Going into the 2017 All-Star break, the clear-cut American League Rookie of the Year front-runner was undoubtedly Aaron Judge.
But, will a major drop in the numbers of the New York Yankee’s 6-foot-7 slugger be enough for Andrew Benintendi to swoop in, and cash in on this golden opportunity to claim the award?
To start, let’s talk about how much of good Judge truly was in the first half of the season.
A record was broken and set by him on July 8. That record came via his 30th home run of the season, which surpassed Joe MiMaggio’s mark of 29.
What makes that even more impressive is the fact that all those were hit prior to the Mid-Summer Classic.
In terms of batting average, OBP, Slugging, and OPS, during the first full three months of the season, no one compared to him.
He took his talents down to South Beach for the All-Star week, but he forgot to bring his power with him upon his departure of Miami. Everything went downhill for Judge after the annual season-ruining Home Run Derby. In the tournament, he launched a total of 47 long balls into the crowd. Four of which defied the laws science by going 500 feet.
But, like everything else in life, once you jump, you eventually have to land and come back to the harsh reality on the ground.
In 36 games between the dates of July 8, and Aug. 20, he struck out at least one in every game (37 times), setting yet another record.
This one was previously held by Adam Dunn, who fanned in 32 straight games in 2012.
While in that dreadful slump, Judge saw his numbers drop, even after he escaped it, he was still trending downhill.

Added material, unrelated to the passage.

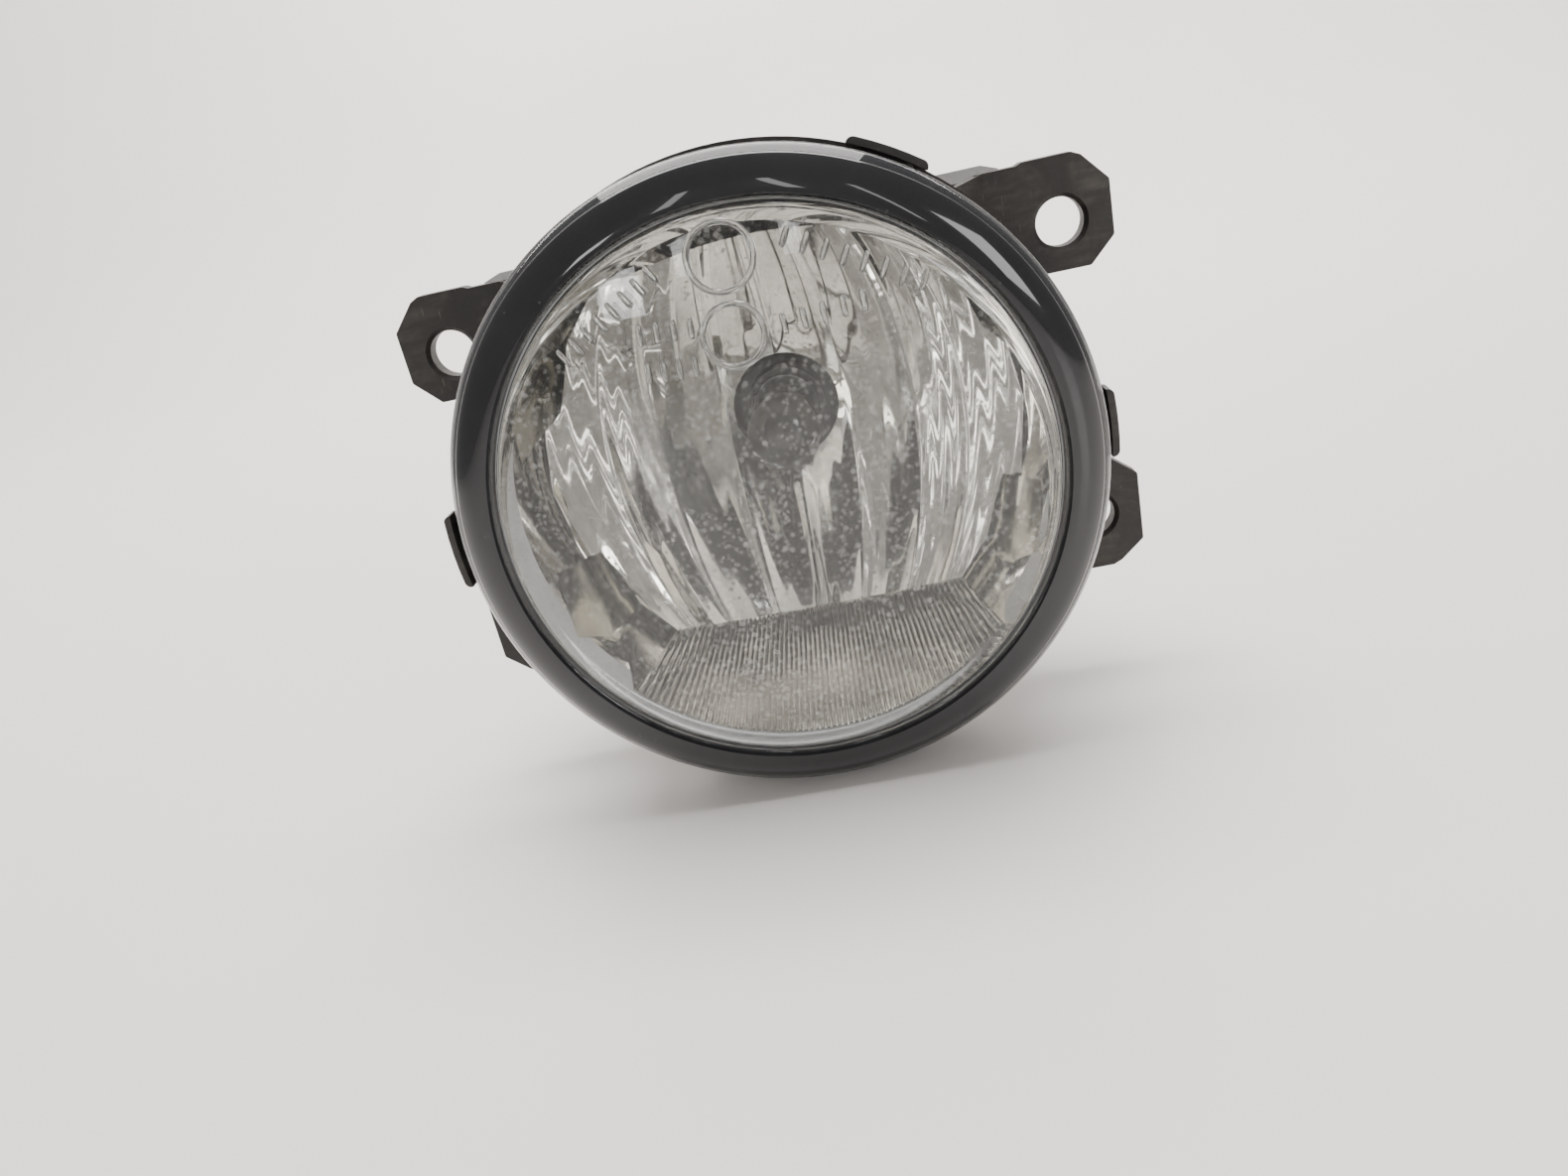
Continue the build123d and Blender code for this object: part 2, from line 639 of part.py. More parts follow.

During the streak, his batting average was .176, with an on-base percentage of only .335.
Although he posted an MVP worthy first half, the past few months have certainly not been treating him too kindly.
His BA has dipped a substantial 145 points to .182 since the break.
Now, with all this information on Judge, a few questions come to mind.
First can Andrew Benintendi make a legitimate run at this Rookie of the Year award?
Does the dominant first half of Judge have more merit than Benintendi’s constant production all season long?
Benintendi, who was named the AL Rookie of the Month for August, batted .333 with six home runs and 19 runs batted in over 26 games. Meanwhile, Judge hit .185 for the month.
One major incident could have played a major role in the lowering of his batting average and could play a factor in him not being voted for the award was a six-game streak without a hit back in May. In those 32 at-bats, the numbers declined from an incredible .339, all the way to a far lower .280.
Let’s hypothetically say that Judge does win the award, how long do you figure he will be able to actually last while playing competitively at 6-foot-7 and at 282 pounds?
The Red Sox without a doubt have the better chances to strike oil in the long run with Andrew Benintendi, as long as he continues to provide for the club.